**Direction**. Repeat all of the material exactly as given.

Records with modeling code

★ ★ ★ ★ ★ ★ ★

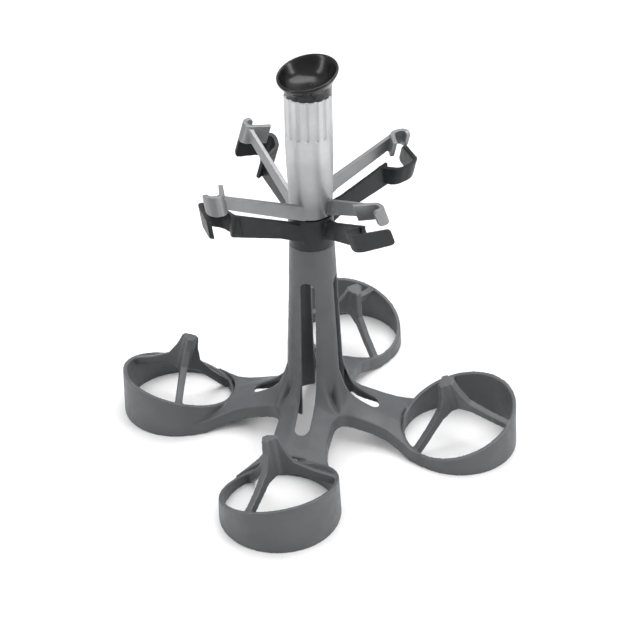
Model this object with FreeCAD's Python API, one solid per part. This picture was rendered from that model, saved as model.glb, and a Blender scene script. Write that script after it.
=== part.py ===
import FreeCAD, Part
import os
from math import cos, sin, tan, radians, atan2, degrees, sqrt

# Four-place stemware rack for a dishwasher.
# Millimetres, +Z up. Origin: centre of the base on the plane the four rings stand on.
# Ring 1 lies along +X, rings 2, 3 and 4 follow counter-clockwise seen from above.

V = FreeCAD.Vector
UP = V(0, 0, 1)
SIDES = 4
STEP = 360.0 / SIDES
PAST = 1.0                 # cutting shapes run this far past the faces they open

# ---- rings: short tapered bands with an oblique top ----
RING_CENTRE = 107.8        # from the rack's axis to a ring's axis
RING_R = 43.0              # outer radius at the floor
RING_WALL = 3.0
RING_TAPER = 0.045         # the band narrows by this much per millimetre of height
RING_TALL = 42.0           # blank height before the oblique cut
RIM_Z = 22.8               # height of the oblique rim plane on the ring's axis
RIM_OUT = 0.261            # rise of the rim plane per millimetre outwards
RIM_SIDE = 0.244           # rise of the rim plane per millimetre counter-clockwise

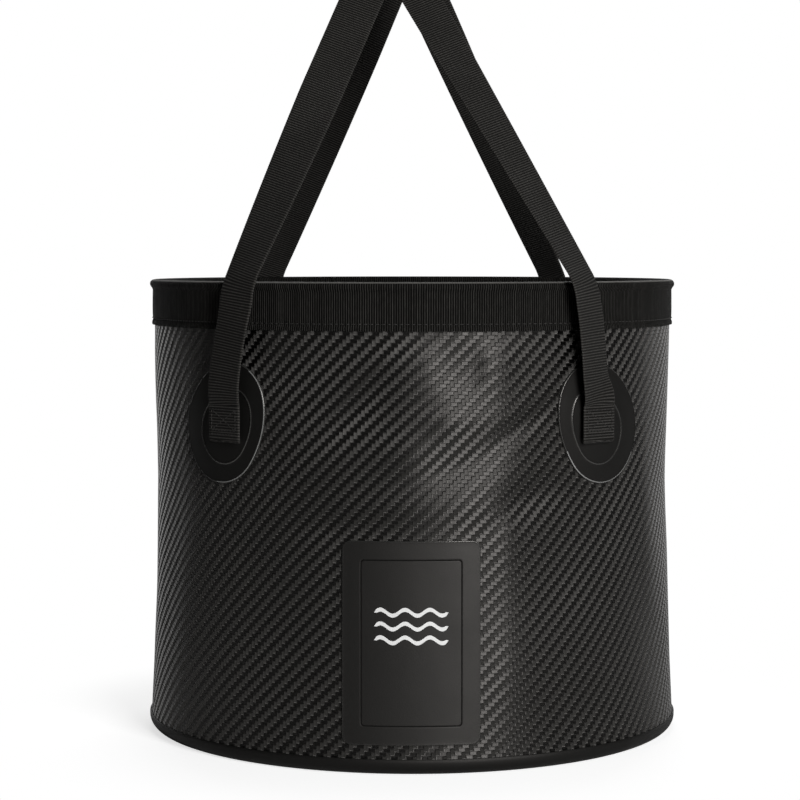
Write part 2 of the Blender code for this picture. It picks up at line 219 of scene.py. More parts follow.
def fold_depth(angle, height):
    """How far the sheet stands out of its round form. It lies flat under the patches and at its ends."""
    free = smooth(*FREE_OF_SKIRT, height) * smooth(*FREE_OF_TAPE, height)
    for middle in (PATCH_ANGLE, math.pi - PATCH_ANGLE, math.pi + PATCH_ANGLE, -PATCH_ANGLE):
        across = turn_between(angle, middle) * WAIST_RADIUS / PATCH_FLAT[0]
        up = (height - PATCH_MIDDLE - PATCH_FLAT_RISE) / PATCH_FLAT[1]
        free *= smooth(0.75, 1.15, math.hypot(across, up))
    across = turn_between(angle, 0) * WAIST_RADIUS / LABEL_FLAT[0]
    up = (height - LABEL_MIDDLE) / LABEL_FLAT[1]
    free *= LABEL_FREE + (1 - LABEL_FREE) * smooth(0.85, 1.2, max(across, up))
    depth = 0.0
    for deep, turns, rows, seed in SWELLS:
        depth += deep * noise.noise(Vector((turns * math.cos(angle), turns * math.sin(angle), height * rows + seed)))
    for middle, level, wide, tall, deep, lean in FOLDS:
        place = math.radians(middle + lean * (height - level))
        across = turn_between(angle, place) / math.radians(wide)
        up = (height - level) / tall
        depth += deep * math.exp(-across * across - up * up)
    front = smooth(*BULGE_TURN, turn_between(angle, 0))
    depth += BULGE * front * math.exp(-((height - BULGE_HEIGHT) / BULGE_TALL) ** 2)
    tucked = smooth(*TUCKED_FROM, height)
    most = MOST_DEPTH + tucked * ((TUCKED_OUT if depth > 0 else TUCKED_IN) - MOST_DEPTH)
    return free * most * math.tanh(depth / most)


def skin_radius(angle, height):
    return wall_radius(height) + fold_depth(angle, height)


# Meshes


def make_mesh(name, points, faces, corners=None, slots=None, sharp=None):
    """corners holds the place on the flat goods, in metres, for each face's corners in turn."""
    mesh = bpy.data.meshes.new(name)
    mesh.from_pydata([tuple(p) for p in points], [], faces)
    if corners:
        attribute = mesh.attributes.new("goods", "FLOAT_VECTOR", "CORNER")
        flat = [value for face in corners for u, v in face for value in (u, v, 0.0)]
        attribute.data.foreach_set("vector", flat)
    if slots:
        mesh.polygons.foreach_set("material_index", slots)
    mesh.shade_smooth()
    if sharp:
        mesh.set_sharp_from_angle(angle=math.radians(sharp))
    piece = bpy.data.objects.new(name, mesh)
    bpy.context.scene.collection.objects.link(piece)
    return piece


def loft(rings, along, across, wrap=False, caps=False, slot=None):
    """Quads between closed rings of points. along has one more value than there are rings when they wrap."""
    count = len(rings[0])
    points = [p for ring in rings for p in ring]
    faces = []
    corners = []
    slots = []
    last = len(rings) if wrap else len(rings) - 1
    for i in range(last):
        low = i * count
        high = (i + 1) % len(rings) * count
        for k in range(count):
            after = (k + 1) % count
            faces.append((low + k, low + after, high + after, high + k))
            left, right = across[k], across[k + 1]
            corners.append(((along[i], left), (along[i], right), (along[i + 1], right), (along[i + 1], left)))
            slots.append(slot(k) if slot else 0)
    if caps:
        for row, place, order in ((0, along[0], -1), (len(rings) - 1, along[-1], 1)):
            faces.append(tuple(row * count + k for k in range(count))[::order])
            corners.append(tuple((place, across[k]) for k in range(count))[::order])
            slots.append(0)
    return points, faces, corners, slots


def lengths(profile):
    """Distance along a run of points, at each of them."""
    total = [0.0]
    for a, b in zip(profile, profile[1:]):
        total.append(total[-1] + math.dist(a, b))
    return total


def finish_piece(piece, slot, body, materials, *nodes):
    for material in materials:
        piece.data.materials.append(material)
    if body:
        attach(piece, body)
    if nodes:
        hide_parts(*nodes)


def shorten(piece):
    """Gives the piece a mesh of its own and nothing more. The piece is on the wall, which shortens when the rim is
    pressed down.
    """
    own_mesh(piece)


# Materials

# The black goods shine a little warm
WARM = (1.0, 0.955, 0.915, 1.0)
# Pitches, in metres: the emboss, the tape's ribs and the threads across them, the webbing's picks and warp ends
CELL = 0.0020
RIB = 0.00130
RIB_THREAD = 0.0006
PICK = 0.00156
WARP_END = 0.0009
FLOAT_DEPTH = 0.00022
# Where the tape's fold is worn smoother and painted lighter as a painted highlight: places up the tape's outer side,
# in metres
FOLD_WEAR_AND_GLINT = (0.0262, 0.0268, 0.0283, 0.0290)


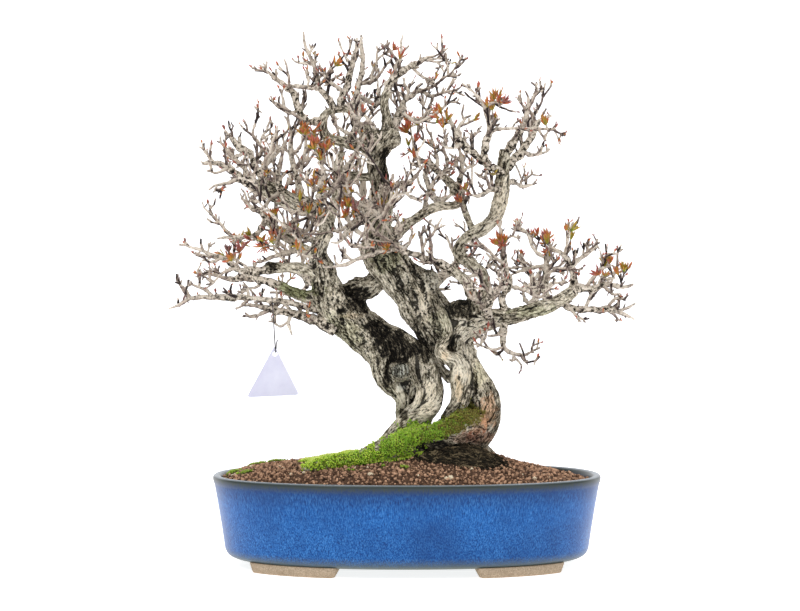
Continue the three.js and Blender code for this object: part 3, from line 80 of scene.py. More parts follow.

★ ★ ★ ★ ★ ★ ★

**Full response**.
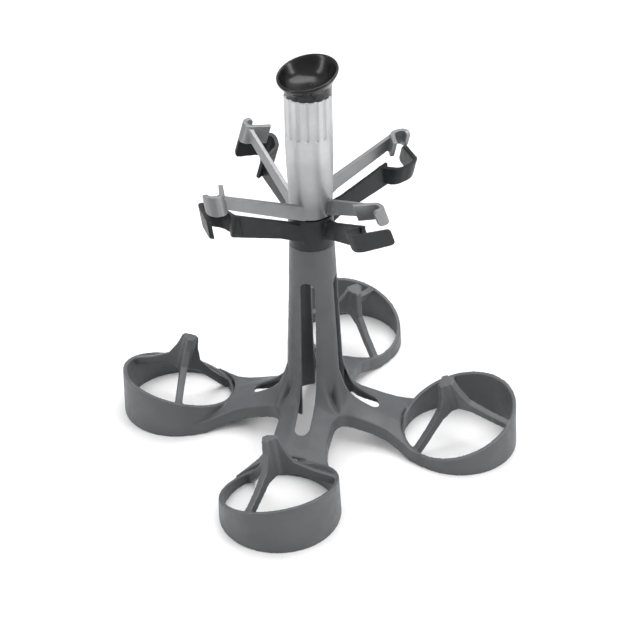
Model this object with FreeCAD's Python API, one solid per part. This picture was rendered from that model, saved as model.glb, and a Blender scene script. Write that script after it.
=== part.py ===
import FreeCAD, Part
import os
from math import cos, sin, tan, radians, atan2, degrees, sqrt

# Four-place stemware rack for a dishwasher.
# Millimetres, +Z up. Origin: centre of the base on the plane the four rings stand on.
# Ring 1 lies along +X, rings 2, 3 and 4 follow counter-clockwise seen from above.

V = FreeCAD.Vector
UP = V(0, 0, 1)
SIDES = 4
STEP = 360.0 / SIDES
PAST = 1.0                 # cutting shapes run this far past the faces they open

# ---- rings: short tapered bands with an oblique top ----
RING_CENTRE = 107.8        # from the rack's axis to a ring's axis
RING_R = 43.0              # outer radius at the floor
RING_WALL = 3.0
RING_TAPER = 0.045         # the band narrows by this much per millimetre of height
RING_TALL = 42.0           # blank height before the oblique cut
RIM_Z = 22.8               # height of the oblique rim plane on the ring's axis
RIM_OUT = 0.261            # rise of the rim plane per millimetre outwards
RIM_SIDE = 0.244           # rise of the rim plane per millimetre counter-clockwise

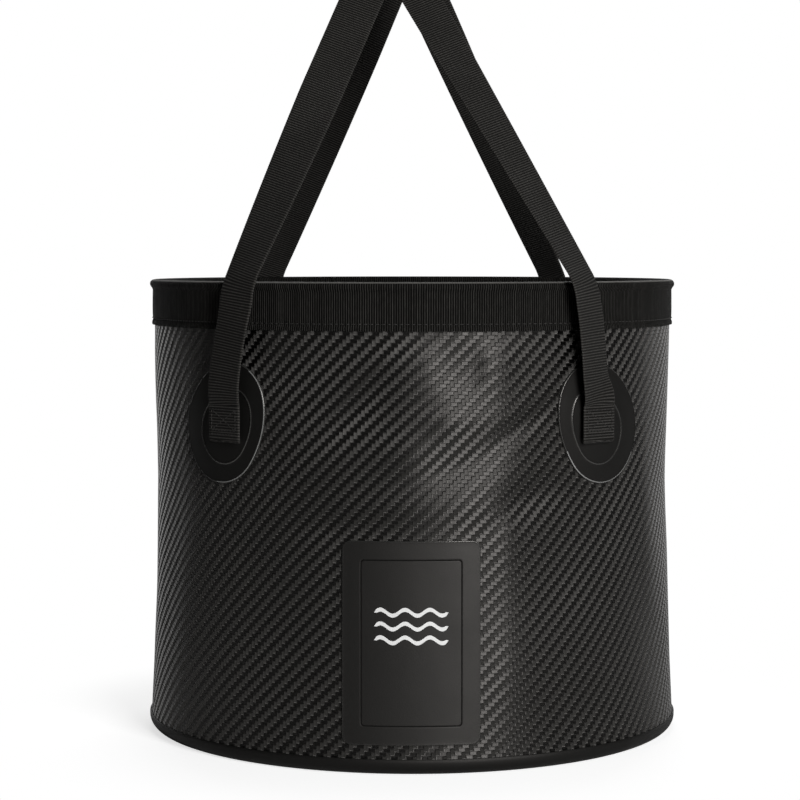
Write part 2 of the Blender code for this picture. It picks up at line 219 of scene.py. More parts follow.
def fold_depth(angle, height):
    """How far the sheet stands out of its round form. It lies flat under the patches and at its ends."""
    free = smooth(*FREE_OF_SKIRT, height) * smooth(*FREE_OF_TAPE, height)
    for middle in (PATCH_ANGLE, math.pi - PATCH_ANGLE, math.pi + PATCH_ANGLE, -PATCH_ANGLE):
        across = turn_between(angle, middle) * WAIST_RADIUS / PATCH_FLAT[0]
        up = (height - PATCH_MIDDLE - PATCH_FLAT_RISE) / PATCH_FLAT[1]
        free *= smooth(0.75, 1.15, math.hypot(across, up))
    across = turn_between(angle, 0) * WAIST_RADIUS / LABEL_FLAT[0]
    up = (height - LABEL_MIDDLE) / LABEL_FLAT[1]
    free *= LABEL_FREE + (1 - LABEL_FREE) * smooth(0.85, 1.2, max(across, up))
    depth = 0.0
    for deep, turns, rows, seed in SWELLS:
        depth += deep * noise.noise(Vector((turns * math.cos(angle), turns * math.sin(angle), height * rows + seed)))
    for middle, level, wide, tall, deep, lean in FOLDS:
        place = math.radians(middle + lean * (height - level))
        across = turn_between(angle, place) / math.radians(wide)
        up = (height - level) / tall
        depth += deep * math.exp(-across * across - up * up)
    front = smooth(*BULGE_TURN, turn_between(angle, 0))
    depth += BULGE * front * math.exp(-((height - BULGE_HEIGHT) / BULGE_TALL) ** 2)
    tucked = smooth(*TUCKED_FROM, height)
    most = MOST_DEPTH + tucked * ((TUCKED_OUT if depth > 0 else TUCKED_IN) - MOST_DEPTH)
    return free * most * math.tanh(depth / most)


def skin_radius(angle, height):
    return wall_radius(height) + fold_depth(angle, height)


# Meshes


def make_mesh(name, points, faces, corners=None, slots=None, sharp=None):
    """corners holds the place on the flat goods, in metres, for each face's corners in turn."""
    mesh = bpy.data.meshes.new(name)
    mesh.from_pydata([tuple(p) for p in points], [], faces)
    if corners:
        attribute = mesh.attributes.new("goods", "FLOAT_VECTOR", "CORNER")
        flat = [value for face in corners for u, v in face for value in (u, v, 0.0)]
        attribute.data.foreach_set("vector", flat)
    if slots:
        mesh.polygons.foreach_set("material_index", slots)
    mesh.shade_smooth()
    if sharp:
        mesh.set_sharp_from_angle(angle=math.radians(sharp))
    piece = bpy.data.objects.new(name, mesh)
    bpy.context.scene.collection.objects.link(piece)
    return piece


def loft(rings, along, across, wrap=False, caps=False, slot=None):
    """Quads between closed rings of points. along has one more value than there are rings when they wrap."""
    count = len(rings[0])
    points = [p for ring in rings for p in ring]
    faces = []
    corners = []
    slots = []
    last = len(rings) if wrap else len(rings) - 1
    for i in range(last):
        low = i * count
        high = (i + 1) % len(rings) * count
        for k in range(count):
            after = (k + 1) % count
            faces.append((low + k, low + after, high + after, high + k))
            left, right = across[k], across[k + 1]
            corners.append(((along[i], left), (along[i], right), (along[i + 1], right), (along[i + 1], left)))
            slots.append(slot(k) if slot else 0)
    if caps:
        for row, place, order in ((0, along[0], -1), (len(rings) - 1, along[-1], 1)):
            faces.append(tuple(row * count + k for k in range(count))[::order])
            corners.append(tuple((place, across[k]) for k in range(count))[::order])
            slots.append(0)
    return points, faces, corners, slots


def lengths(profile):
    """Distance along a run of points, at each of them."""
    total = [0.0]
    for a, b in zip(profile, profile[1:]):
        total.append(total[-1] + math.dist(a, b))
    return total


def finish_piece(piece, slot, body, materials, *nodes):
    for material in materials:
        piece.data.materials.append(material)
    if body:
        attach(piece, body)
    if nodes:
        hide_parts(*nodes)


def shorten(piece):
    """Gives the piece a mesh of its own and nothing more. The piece is on the wall, which shortens when the rim is
    pressed down.
    """
    own_mesh(piece)


# Materials

# The black goods shine a little warm
WARM = (1.0, 0.955, 0.915, 1.0)
# Pitches, in metres: the emboss, the tape's ribs and the threads across them, the webbing's picks and warp ends
CELL = 0.0020
RIB = 0.00130
RIB_THREAD = 0.0006
PICK = 0.00156
WARP_END = 0.0009
FLOAT_DEPTH = 0.00022
# Where the tape's fold is worn smoother and painted lighter as a painted highlight: places up the tape's outer side,
# in metres
FOLD_WEAR_AND_GLINT = (0.0262, 0.0268, 0.0283, 0.0290)


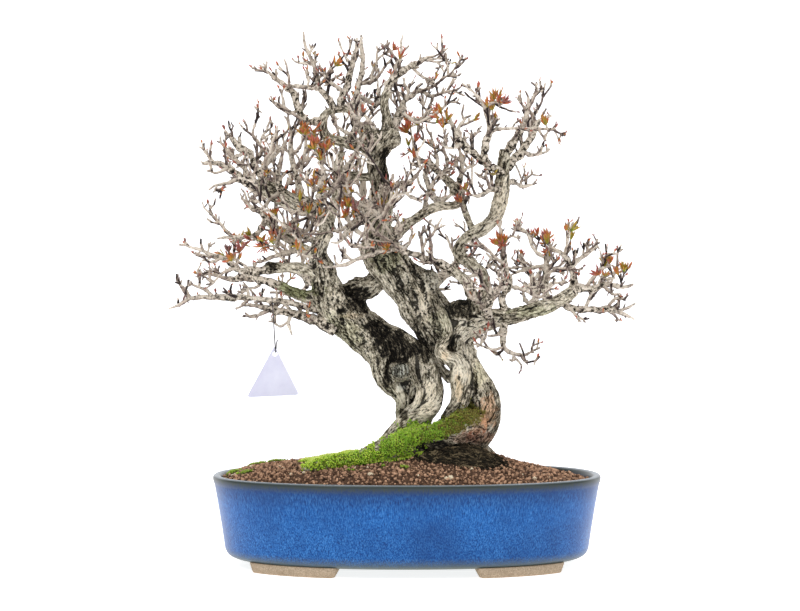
Continue the three.js and Blender code for this object: part 3, from line 80 of scene.py. More parts follow.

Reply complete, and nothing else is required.